Dataset —
BEGIN

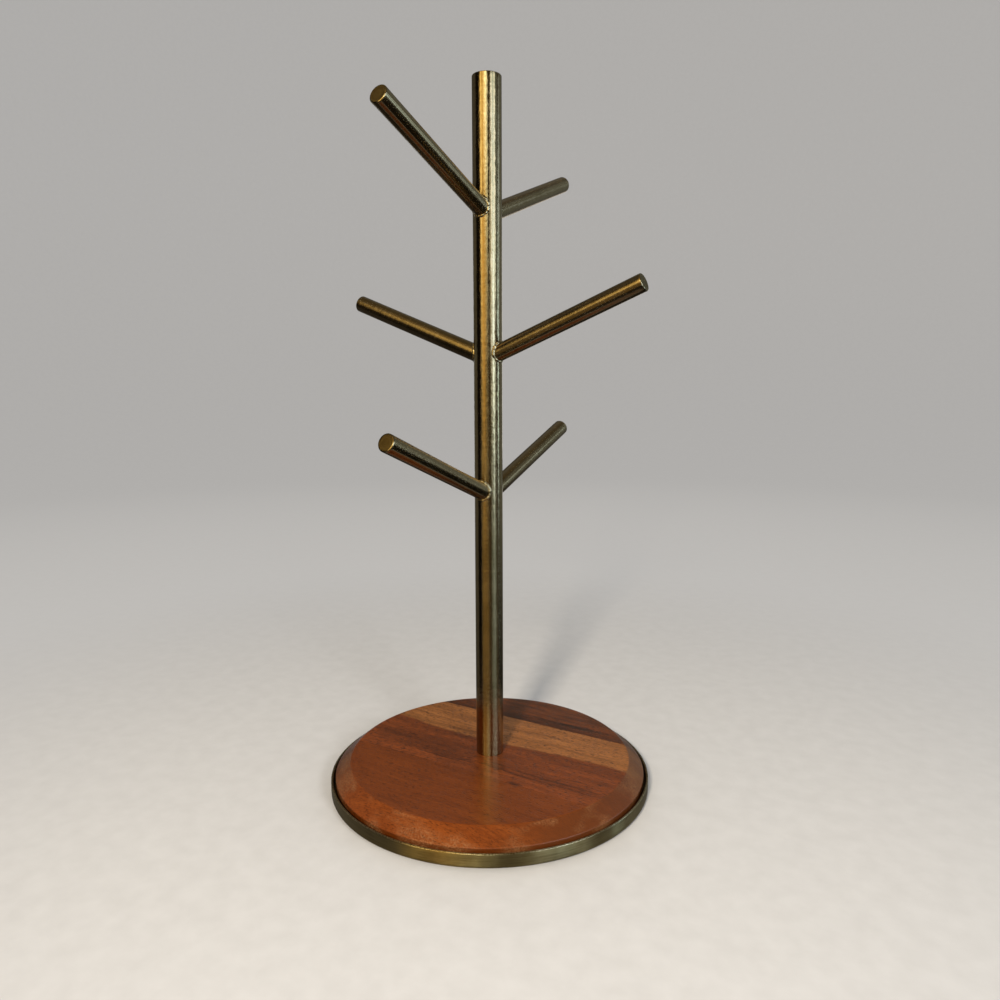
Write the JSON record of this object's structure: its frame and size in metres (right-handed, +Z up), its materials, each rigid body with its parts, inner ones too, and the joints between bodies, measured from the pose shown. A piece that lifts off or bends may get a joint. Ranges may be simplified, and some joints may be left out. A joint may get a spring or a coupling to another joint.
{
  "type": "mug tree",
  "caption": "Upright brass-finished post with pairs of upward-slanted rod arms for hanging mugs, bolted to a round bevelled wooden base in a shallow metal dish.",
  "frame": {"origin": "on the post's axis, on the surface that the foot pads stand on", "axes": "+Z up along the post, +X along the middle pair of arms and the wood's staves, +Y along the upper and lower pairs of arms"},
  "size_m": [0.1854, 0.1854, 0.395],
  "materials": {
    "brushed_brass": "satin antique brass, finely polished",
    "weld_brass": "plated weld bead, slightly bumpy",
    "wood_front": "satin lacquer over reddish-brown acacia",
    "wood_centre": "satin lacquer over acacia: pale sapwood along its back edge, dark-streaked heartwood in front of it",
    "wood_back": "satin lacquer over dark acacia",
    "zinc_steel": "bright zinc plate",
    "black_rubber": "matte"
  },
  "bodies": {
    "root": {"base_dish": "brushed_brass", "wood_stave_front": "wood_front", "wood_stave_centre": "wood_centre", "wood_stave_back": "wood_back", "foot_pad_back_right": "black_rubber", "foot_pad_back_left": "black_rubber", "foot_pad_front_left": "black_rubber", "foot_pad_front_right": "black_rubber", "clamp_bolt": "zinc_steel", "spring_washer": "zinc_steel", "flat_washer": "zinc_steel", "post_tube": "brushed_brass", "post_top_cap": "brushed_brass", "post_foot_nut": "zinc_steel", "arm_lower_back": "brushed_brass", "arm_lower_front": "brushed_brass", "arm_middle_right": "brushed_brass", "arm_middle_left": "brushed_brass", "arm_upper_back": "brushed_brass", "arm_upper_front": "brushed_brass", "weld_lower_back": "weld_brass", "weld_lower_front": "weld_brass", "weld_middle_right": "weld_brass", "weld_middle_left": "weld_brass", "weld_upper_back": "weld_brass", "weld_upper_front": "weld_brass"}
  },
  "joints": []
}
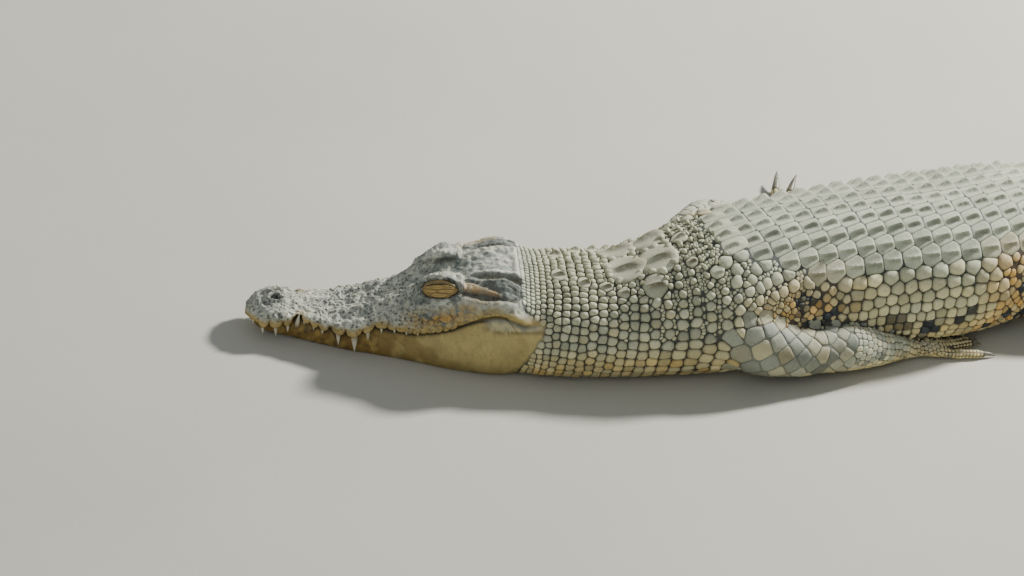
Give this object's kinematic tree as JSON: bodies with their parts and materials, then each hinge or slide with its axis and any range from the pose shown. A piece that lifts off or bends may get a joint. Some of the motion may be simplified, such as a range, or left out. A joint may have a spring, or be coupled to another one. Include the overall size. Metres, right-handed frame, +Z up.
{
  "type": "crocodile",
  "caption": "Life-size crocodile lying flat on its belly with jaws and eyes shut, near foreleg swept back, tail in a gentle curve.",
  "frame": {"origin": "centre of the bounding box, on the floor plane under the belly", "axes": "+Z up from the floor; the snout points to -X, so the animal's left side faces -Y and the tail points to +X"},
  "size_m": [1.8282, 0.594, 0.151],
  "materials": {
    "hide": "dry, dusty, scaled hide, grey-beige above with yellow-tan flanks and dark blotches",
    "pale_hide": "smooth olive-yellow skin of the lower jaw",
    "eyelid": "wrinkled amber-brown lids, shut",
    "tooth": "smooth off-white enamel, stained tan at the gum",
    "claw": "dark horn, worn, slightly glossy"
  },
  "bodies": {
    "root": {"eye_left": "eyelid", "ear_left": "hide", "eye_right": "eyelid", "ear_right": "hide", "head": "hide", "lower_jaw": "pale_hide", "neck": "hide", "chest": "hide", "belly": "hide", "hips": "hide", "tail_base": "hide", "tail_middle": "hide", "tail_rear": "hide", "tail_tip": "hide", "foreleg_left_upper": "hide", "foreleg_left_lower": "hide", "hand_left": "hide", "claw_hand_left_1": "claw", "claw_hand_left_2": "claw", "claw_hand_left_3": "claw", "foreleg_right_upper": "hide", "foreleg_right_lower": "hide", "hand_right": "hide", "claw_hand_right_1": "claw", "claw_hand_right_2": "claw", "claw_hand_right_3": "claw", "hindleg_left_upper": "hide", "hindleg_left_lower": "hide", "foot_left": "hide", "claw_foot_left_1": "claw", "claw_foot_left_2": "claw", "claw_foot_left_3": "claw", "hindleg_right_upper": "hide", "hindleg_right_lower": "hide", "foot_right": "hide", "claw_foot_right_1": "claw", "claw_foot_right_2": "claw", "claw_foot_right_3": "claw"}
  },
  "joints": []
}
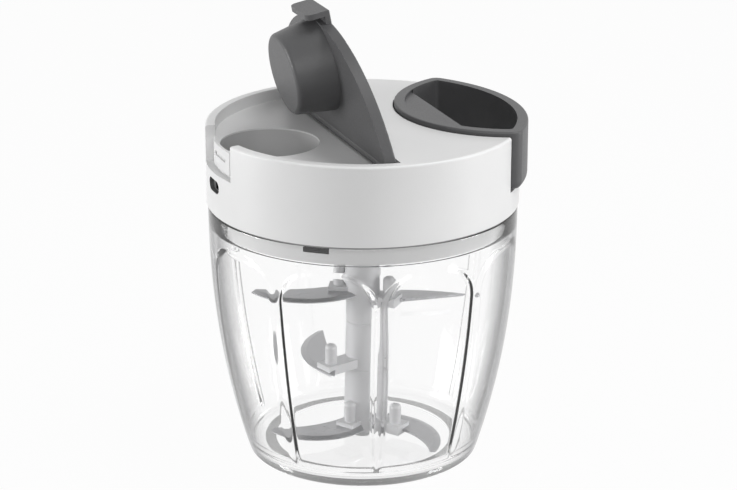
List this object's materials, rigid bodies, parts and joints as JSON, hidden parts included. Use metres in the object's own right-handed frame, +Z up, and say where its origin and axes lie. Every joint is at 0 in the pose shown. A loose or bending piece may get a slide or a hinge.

END

Your task — Which lines hold the word "from"? Show each one.

Response —
Write the JSON record of this object's structure: its frame and size in metres (right-handed, +Z up), its materials, each rigid body with its parts, inner ones too, and the joints between bodies, measured from the pose shown. A piece that lifts off or bends may get a joint. Ranges may be simplified, and some joints may be left out. A joint may get a spring or a coupling to another joint.
Give this object's kinematic tree as JSON: bodies with their parts and materials, then each hinge or slide with its axis and any range from the pose shown. A piece that lifts off or bends may get a joint. Some of the motion may be simplified, such as a range, or left out. A joint may have a spring, or be coupled to another one. Include the overall size. Metres, right-handed frame, +Z up.
  "frame": {"origin": "centre of the bounding box, on the floor plane under the belly", "axes": "+Z up from the floor; the snout points to -X, so the animal's left side faces -Y and the tail points to +X"},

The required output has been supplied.